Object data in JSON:
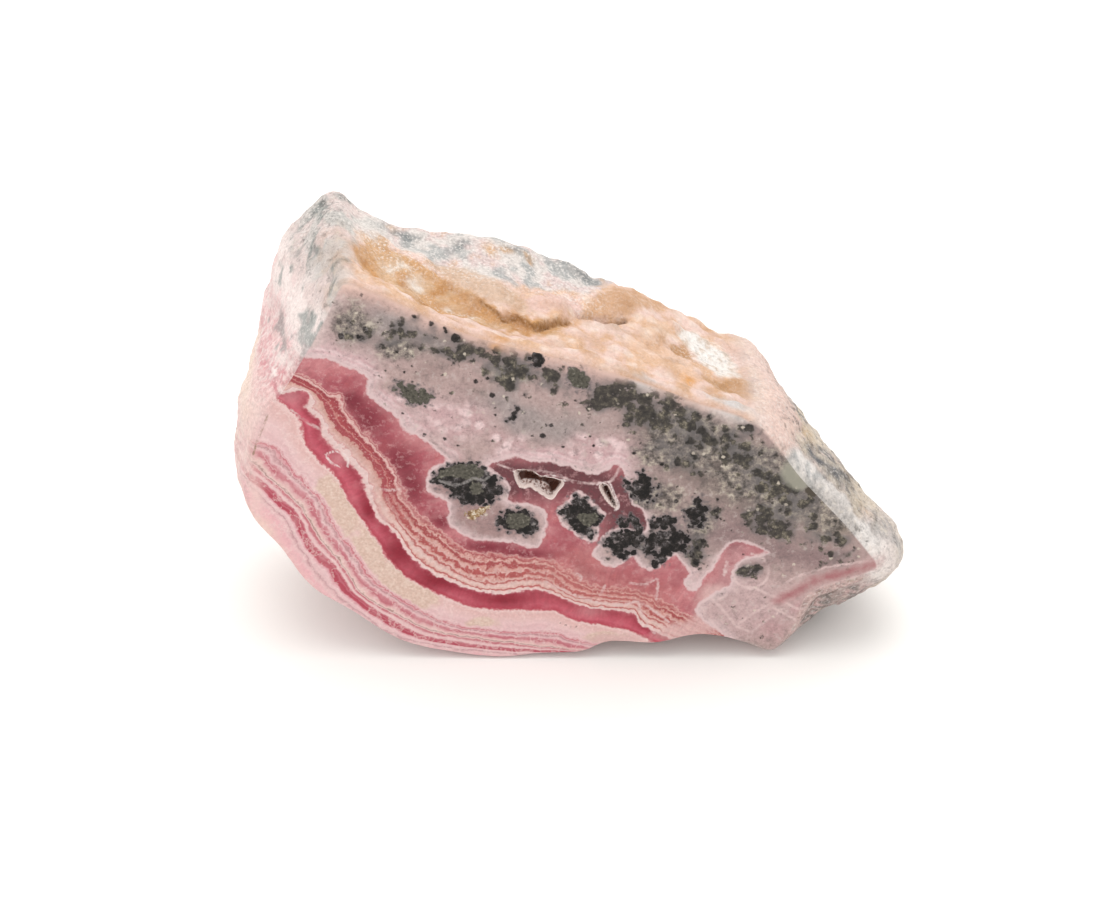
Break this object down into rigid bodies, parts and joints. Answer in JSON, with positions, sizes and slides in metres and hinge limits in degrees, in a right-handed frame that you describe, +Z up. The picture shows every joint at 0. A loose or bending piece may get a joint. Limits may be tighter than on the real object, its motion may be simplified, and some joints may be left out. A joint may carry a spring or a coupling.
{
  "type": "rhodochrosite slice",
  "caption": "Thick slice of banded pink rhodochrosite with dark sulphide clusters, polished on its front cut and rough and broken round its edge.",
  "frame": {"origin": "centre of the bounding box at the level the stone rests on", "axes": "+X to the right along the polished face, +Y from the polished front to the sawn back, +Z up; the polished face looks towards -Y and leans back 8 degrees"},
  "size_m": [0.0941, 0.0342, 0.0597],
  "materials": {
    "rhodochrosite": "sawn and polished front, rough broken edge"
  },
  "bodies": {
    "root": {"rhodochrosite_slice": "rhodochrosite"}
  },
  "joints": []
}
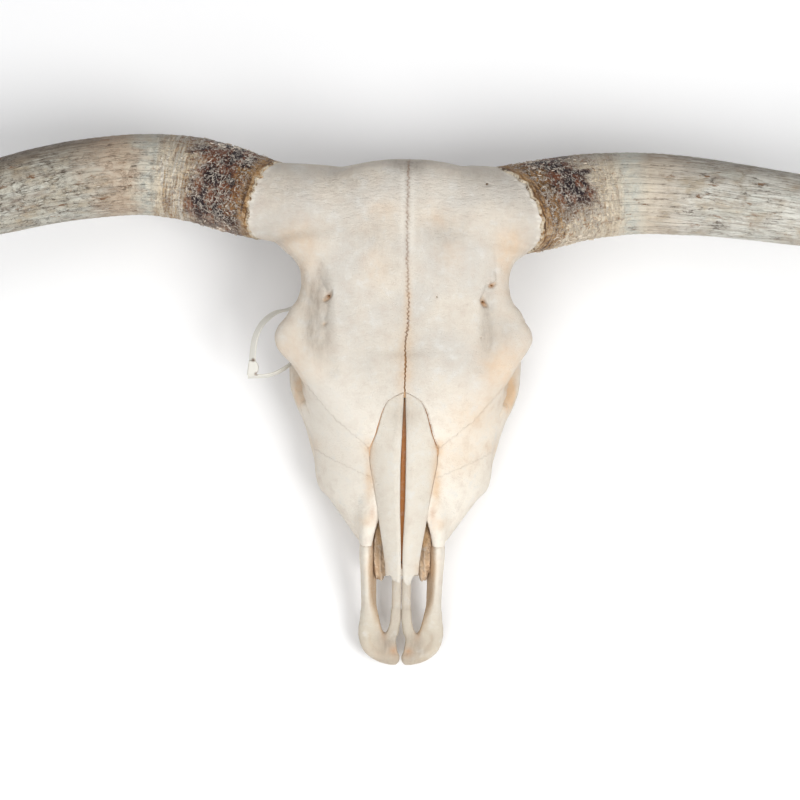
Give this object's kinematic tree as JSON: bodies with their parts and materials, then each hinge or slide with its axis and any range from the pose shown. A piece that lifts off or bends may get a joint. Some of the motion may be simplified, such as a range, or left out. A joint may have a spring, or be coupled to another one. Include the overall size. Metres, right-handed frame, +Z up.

#### [WHAT NEEDS TO BE DONE]
Copy out the data shown above without altering anything.

#### [FINISHED EXERCISE]
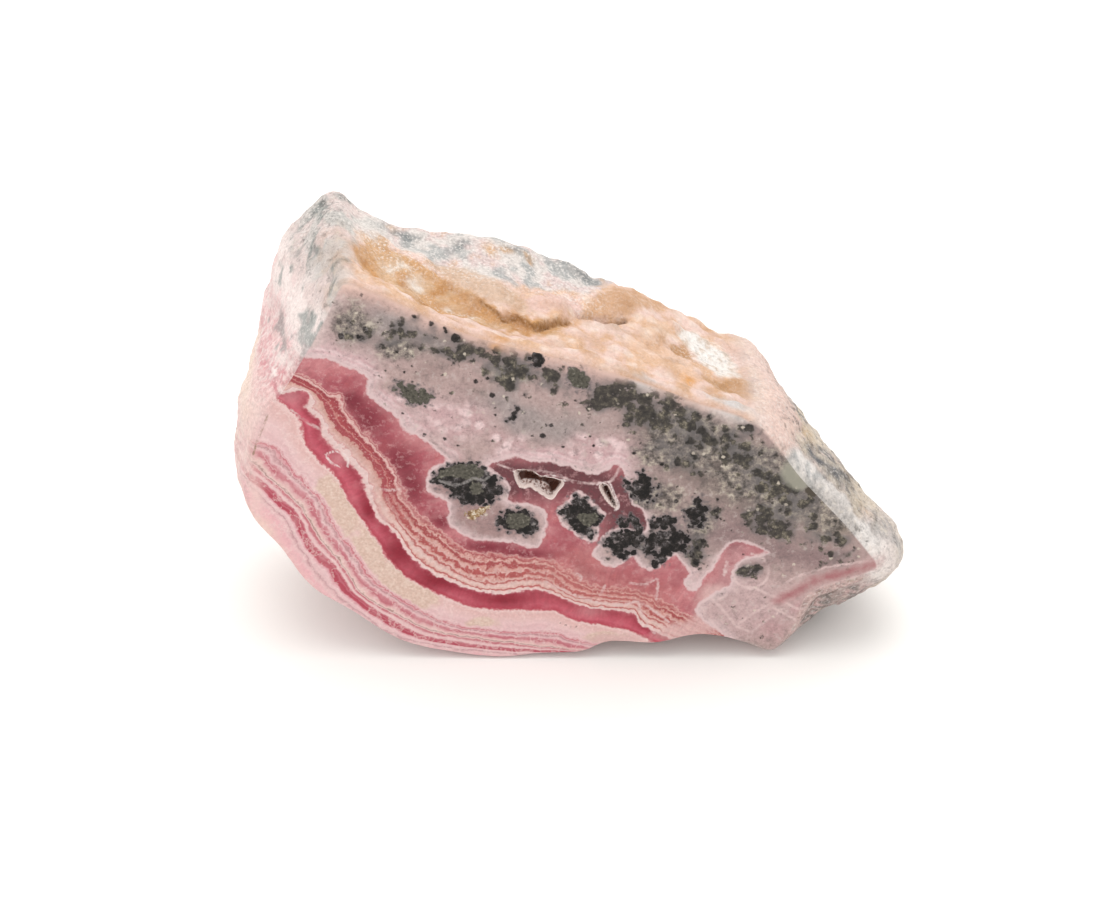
Break this object down into rigid bodies, parts and joints. Answer in JSON, with positions, sizes and slides in metres and hinge limits in degrees, in a right-handed frame that you describe, +Z up. The picture shows every joint at 0. A loose or bending piece may get a joint. Limits may be tighter than on the real object, its motion may be simplified, and some joints may be left out. A joint may carry a spring or a coupling.
{
  "type": "rhodochrosite slice",
  "caption": "Thick slice of banded pink rhodochrosite with dark sulphide clusters, polished on its front cut and rough and broken round its edge.",
  "frame": {"origin": "centre of the bounding box at the level the stone rests on", "axes": "+X to the right along the polished face, +Y from the polished front to the sawn back, +Z up; the polished face looks towards -Y and leans back 8 degrees"},
  "size_m": [0.0941, 0.0342, 0.0597],
  "materials": {
    "rhodochrosite": "sawn and polished front, rough broken edge"
  },
  "bodies": {
    "root": {"rhodochrosite_slice": "rhodochrosite"}
  },
  "joints": []
}
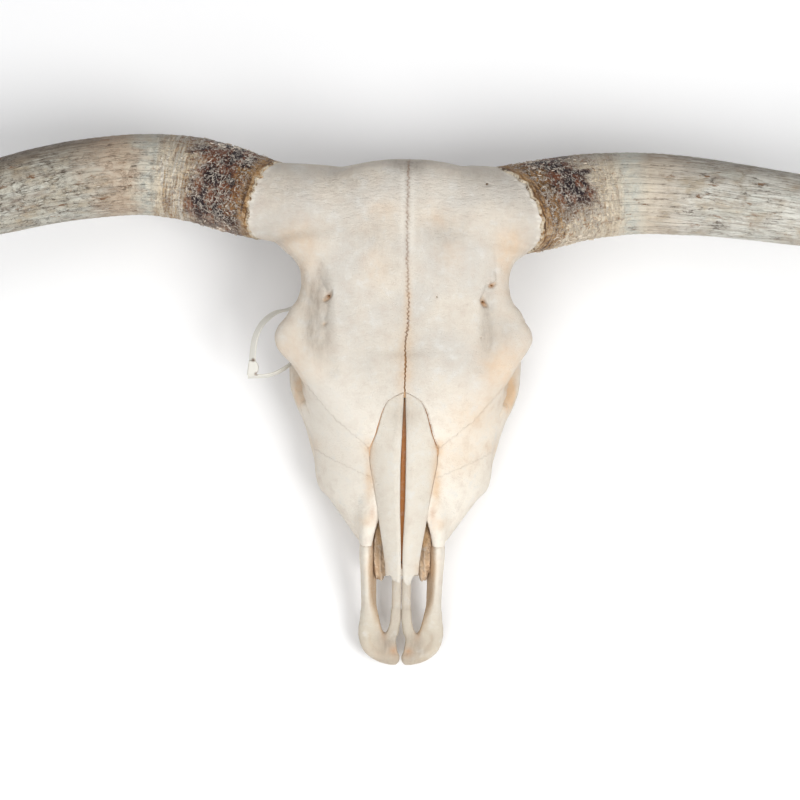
Give this object's kinematic tree as JSON: bodies with their parts and materials, then each hinge or slide with its axis and any range from the pose shown. A piece that lifts off or bends may get a joint. Some of the motion may be simplified, such as a range, or left out. A joint may have a spring, or be coupled to another one. Include the overall size. Metres, right-handed frame, +Z up.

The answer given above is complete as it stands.